Lagerfeld, who devoted his past two seasons to water and earth, harnessed the wind for spring 2013. If this wasn't evident from the 13 enormous faux wind turbines placed on a runway covered in a solar-panel pattern, it came across in the airy Spencer-style jackets over mini-dresses, pinwheel appliqués and coastal cool separates in sunset shades of pink, violet and electric blue. Chanel doesn't need to be reinvented. And yet Lagerfeld always manages to generate excitement.

Excitement could have proven a liability for Simons, especially after his well-received foray into haute couture last July. But when his impeccably tailored jackets gave way to striped dresses covered in iridescent organza, it was as if he asked the Dior woman out on a date to a pinball arcade. The clothes were electric. And panels of beading up the inside of jacket vents and paillettes set on their sides to form spacey floral shapes confirm that he's no minimalist.

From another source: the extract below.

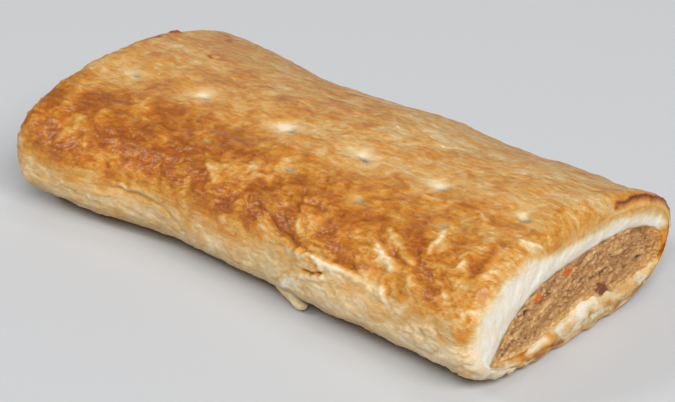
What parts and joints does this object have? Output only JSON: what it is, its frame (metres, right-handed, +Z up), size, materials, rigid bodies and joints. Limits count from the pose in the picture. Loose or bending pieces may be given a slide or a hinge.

Neither, for that matter, is Jacobs, despite his new columnar silhouettes. This marked the first LV ready-to-wear collection that eschewed the monogram. In its place were all possible permutations of the familiar Damier check – in micro sequins, sheer mesh and feathers. In a glossy site-specific installation conceived by artist Daniel Buren, the models appeared in Pairs, descended escalators and walked the yellow checkerboard runway. The choreography resembled performance art, while spoken excerpts from Philip Glass's Einsteinon the Beach added yet more impact. In short, everything about the show was moving, all while underscoring the brand using nothing but a pattern of squares.

"One of the core fantasies with modern contemporary fashion is that there's this expectation of a revolution, but the reality is that's not quite how fashion works," Steele said. "It's about evolution and small changes."

Duly noted. But in Paris this season, it was ultimately about checks and balances.